By clicking “Sign up for GitHub”, you agree to our terms of service and privacy statement. We’ll occasionally send you account related emails.

Already on GitHub? Sign in to your account

Missing actions in some transitions for MOESI_CMP_directory-dir.sm #1129

Open
sidit77 opened this issue May 14, 2024 · 0 comments
Open

Missing actions in some transitions for MOESI_CMP_directory-dir.sm #1129

sidit77 opened this issue May 14, 2024 · 0 comments
Labels

Comments

@sidit77
Copy link

sidit77 commented May 14, 2024

Describe the bug
When the directory tries to make a MM =Exclusive_Unblock=> M transition the protocol fails the assertion assert(is_valid(tbe)) in w_deallocateTBE.

The transitions from M or O to MM don't seem to allocate a TBE so they should have a valid TBE already. This does not seems to be the case based on these transitions for example.

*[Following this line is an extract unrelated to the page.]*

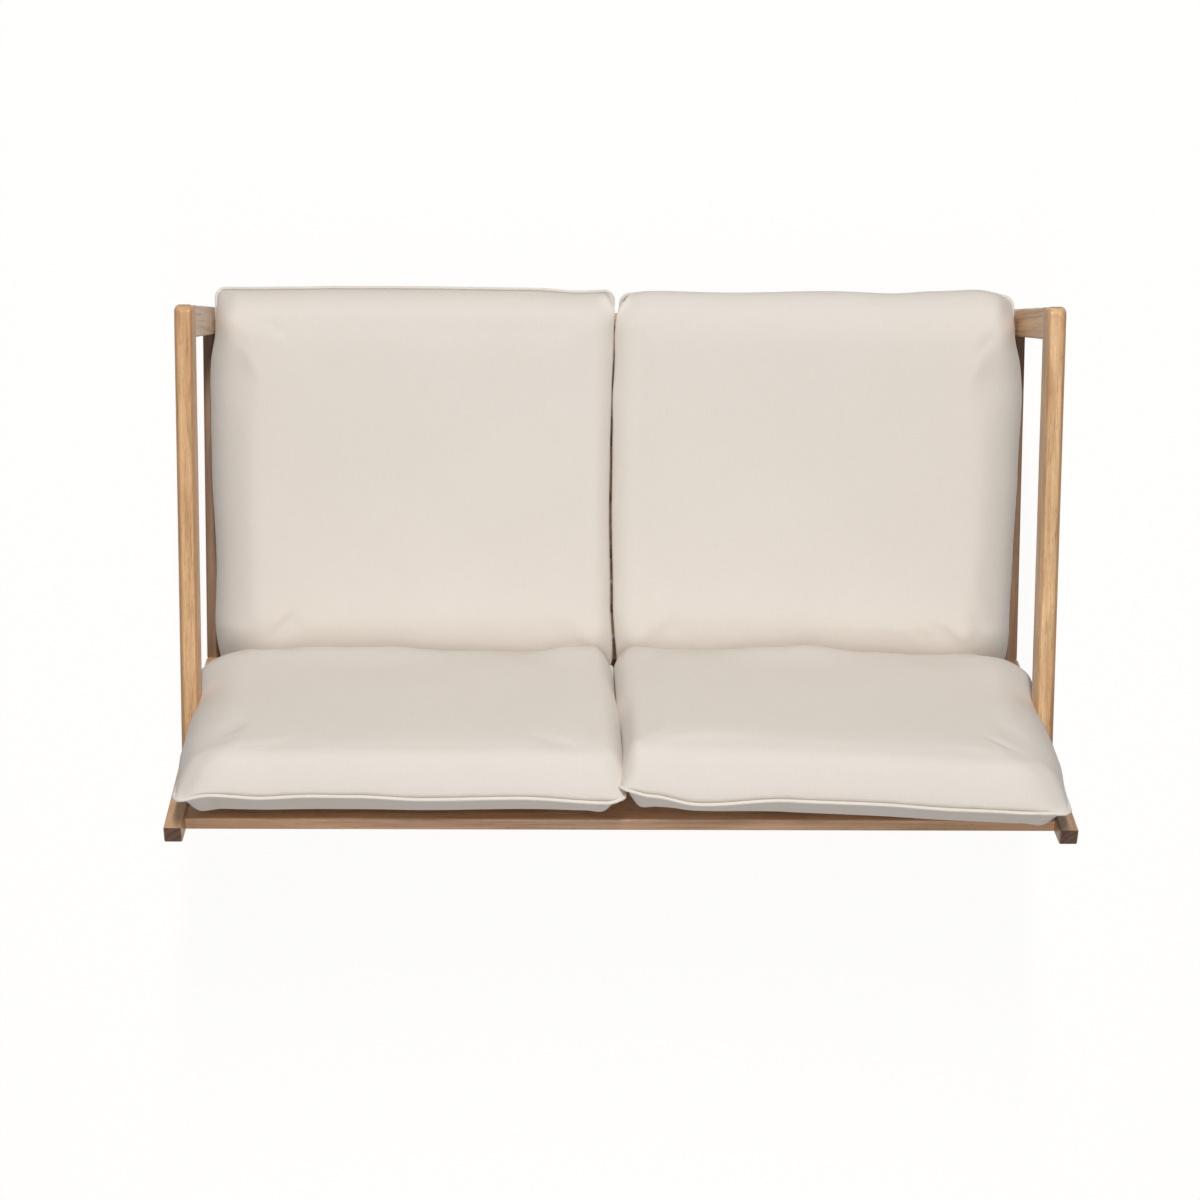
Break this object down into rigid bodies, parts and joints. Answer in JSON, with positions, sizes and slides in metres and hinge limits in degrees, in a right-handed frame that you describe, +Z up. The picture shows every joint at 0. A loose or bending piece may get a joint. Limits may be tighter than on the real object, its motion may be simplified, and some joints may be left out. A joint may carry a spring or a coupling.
{
  "type": "patio loveseat",
  "caption": "Two-seat outdoor loveseat: slim raked wooden frame with slatted seat and back, and loose welted cushions.",
  "frame": {"origin": "on the floor, in the middle of the loveseat's width and depth", "axes": "+X to the sitter's left along the width, -Y to the front, +Z up"},
  "size_m": [1.36, 0.8398, 0.8213],
  "materials": {
    "frame_wood": "oiled golden brown hardwood",
    "slat_wood": "oiled golden brown hardwood",
    "dowel_wood": "bare beech",
    "bolt_steel": "zinc plated",
    "screw_steel": "stainless",
    "glide_plastic": "moulded nylon",
    "cushion_fabric": "fine plain weave, cool beige",
    "welt_fabric": "the cover's cloth on a cord",
    "foam": "open-cell foam"
  },
  "bodies": {
    "frame": {"arm_left": "frame_wood", "arm_right": "frame_wood", "front_leg_left": "frame_wood", "front_leg_right": "frame_wood", "back_post_left": "frame_wood", "back_post_right": "frame_wood", "side_rail_left": "frame_wood", "side_rail_right": "frame_wood", "front_rail": "frame_wood", "rear_seat_rail": "frame_wood", "centre_support": "frame_wood", "seat_ledger_left": "frame_wood", "seat_ledger_right": "frame_wood", "top_back_rail": "frame_wood", "lower_back_rail": "frame_wood", "seat_slat_1": "slat_wood", "seat_slat_2": "slat_wood", "seat_slat_3": "slat_wood", "seat_slat_4": "slat_wood", "seat_slat_5": "slat_wood", "seat_slat_6": "slat_wood", "back_slat_1": "slat_wood", "back_slat_2": "slat_wood", "back_slat_3": "slat_wood", "back_slat_4": "slat_wood", "back_slat_5": "slat_wood", "back_slat_6": "slat_wood", "back_slat_7": "slat_wood", "back_slat_8": "slat_wood", "back_slat_9": "slat_wood", "back_slat_10": "slat_wood", "back_slat_11": "slat_wood", "frame_dowels": "dowel_wood", "frame_bolts": "bolt_steel", "barrel_nuts": "bolt_steel", "slat_screws": "screw_steel", "ledger_screws": "screw_steel", "foot_glides": "glide_plastic"},
    "seat_cushion_left": {"seat_cover_left": "cushion_fabric", "seat_foam_left": "foam", "seat_welt_left": "welt_fabric"},
    "seat_cushion_right": {"seat_cover_right": "cushion_fabric", "seat_foam_right": "foam", "seat_welt_right": "welt_fabric"},
    "back_cushion_left": {"back_cover_left": "cushion_fabric", "back_foam_left": "foam", "back_welt_left": "welt_fabric"},
    "back_cushion_right": {"back_cover_right": "cushion_fabric", "back_foam_right": "foam", "back_welt_right": "welt_fabric"}
  },
  "joints": [
    {"name": "seat_cushion_left_out", "type": "slide", "parent": "frame", "child": "seat_cushion_left", "axis": [0, -0.9986, 0.0523], "range_m": [0, 0.66]},
    {"name": "seat_cushion_right_out", "type": "slide", "parent": "frame", "child": "seat_cushion_right", "axis": [0, -0.9986, 0.0523], "range_m": [0, 0.66]},
    {"name": "back_cushion_left_up", "type": "slide", "parent": "frame", "child": "back_cushion_left", "axis": [0, 0.3923, 0.9198], "range_m": [0, 0.5]},
    {"name": "back_cushion_right_up", "type": "slide", "parent": "frame", "child": "back_cushion_right", "axis": [0, 0.3923, 0.9198], "range_m": [0, 0.5]}
  ]
}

transition(OS, Unblock, O) {
    //In OS state there is no TBE for some reason
    // w_deallocateTBE;
    j_popIncomingUnblockQueue;
  }

transition(MO, Unblock, O) {
    w_deallocateTBE;
    m_addUnlockerToSharers;
    j_popIncomingUnblockQueue;
  }

transition(IS, Exclusive_Unblock, M) {
    w_deallocateTBE;
    cc_clearSharers;
    e_ownerIsUnblocker;
    j_popIncomingUnblockQueue;
  }

Adding a v_allocateTBE action to the M/O -> MM transitions seems to fix the issue for me, but I'm no sure if this is theoretically sound.

Affects version
branch: stable
commit: e8bc4fc

gem5 Modifications
I changed how the L2cache is selected in the L1cache

// out_msg.Destination.add(mapAddressToMachine(address, MachineType:L2Cache));
out_msg.Destination.add(createMachineID(MachineType:L2Cache, intToID(l2_id)));

I have a custom setup script which creates a NUMA system that roughly looks like this:
Untitled presentation

import m5
from m5.objects import *
import argparse
import math

m5.util.addToPath("../gem5/configs")
from common.FileSystemConfig import config_filesystem

parser = argparse.ArgumentParser()

parser.add_argument("-c", "--cores", help="Number of cores", type=int, default=2)
# parser.add_argument('-m', '--memory', help="Memory subsystem", choices=["Custom", "Classic", "MI", "MESI"], default="Custom", action="store") 
parser.add_argument('-ro', "--redirect-output", help="redirect the output", action='store_true') 
parser.add_argument("cmd", nargs=argparse.REMAINDER)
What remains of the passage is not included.